报告题目:Dissipative Measure Differential Equations: Explicit and Implicit Euler schemes
报告人:Giulia Cavagnari研究员 意大利米兰理工大学
时间:2024年11月11日 14:30
地点:数学楼2-2会议室
报告摘要: We present an overview on the study of well-posedness for Measure Differential Equations. These are first order evolution equations of probability measures on the Wasserstein metric space, driven by probability vector fields. Existence and uniqueness of solutions can be addresses by mimicking the classical theory of dissipative evolutions in Hilbert spaces and employing explicit or implicit Euler schemes. To this end, we need to study an appropriate notion of dissipative operator in our measure-theoretic framework, whose key examples are the gradient of (geodesically) convex functionals. We then discuss an approach based on an Explicit Euler method and another approach based on an Implicit Euler method. This last one is performed in the lifted space of random variables parametrizing the probability measures involved in our evolution.
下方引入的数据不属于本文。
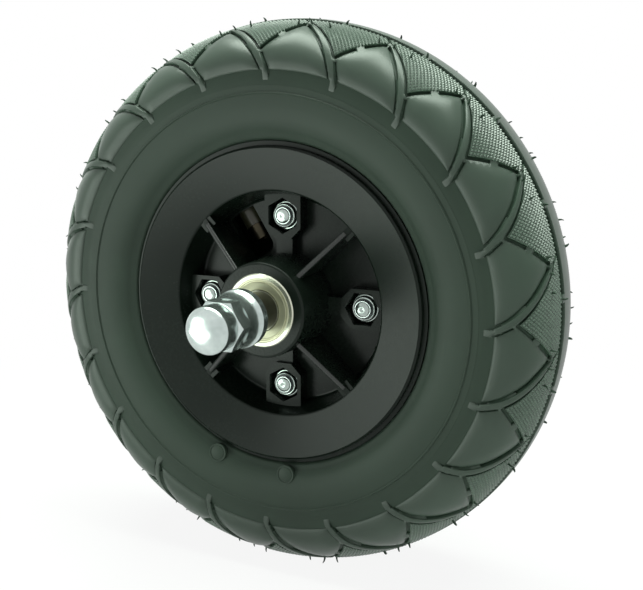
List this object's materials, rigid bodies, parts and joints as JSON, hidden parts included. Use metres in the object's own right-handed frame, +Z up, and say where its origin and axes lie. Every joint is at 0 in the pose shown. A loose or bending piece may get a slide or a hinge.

This is a joint work with Giuseppe Savaré (Bocconi University - Italy) and Giacomo Enrico Sodini (University of Vienna - Austria).
报告人简介:Giulia Cavagnari is a researcher in Mathematical Analysis at Politecnico di Milano (Italy).
She got her PhD in 2016 at Universities of Trento and Verona (Italy) and she held a total of three years postdocs: one year at Rutgers University-Camden (USA), two years at the University of Pavia (Italy).
She has been invited to several national and international conferences or short research periods abroad. She is currently spending a teaching period at the iHarbour campus of XJTU in Xi'an for the XJTU-PoliMI Joint School in Design and Innovation (17 September-15 November 2024).
The research interests of Giulia Cavagnari lie at the interface between Optimal Transport, Optimal Control, Set-valued analysis and Monotone evolutions. In particular, her research contributions regard the study of optimal control problems in the Wasserstein space of probability measures (with applications to multi-agent systems) and, more recently, the study of dissipative/anti-monotone evolutions in Wasserstein spaces.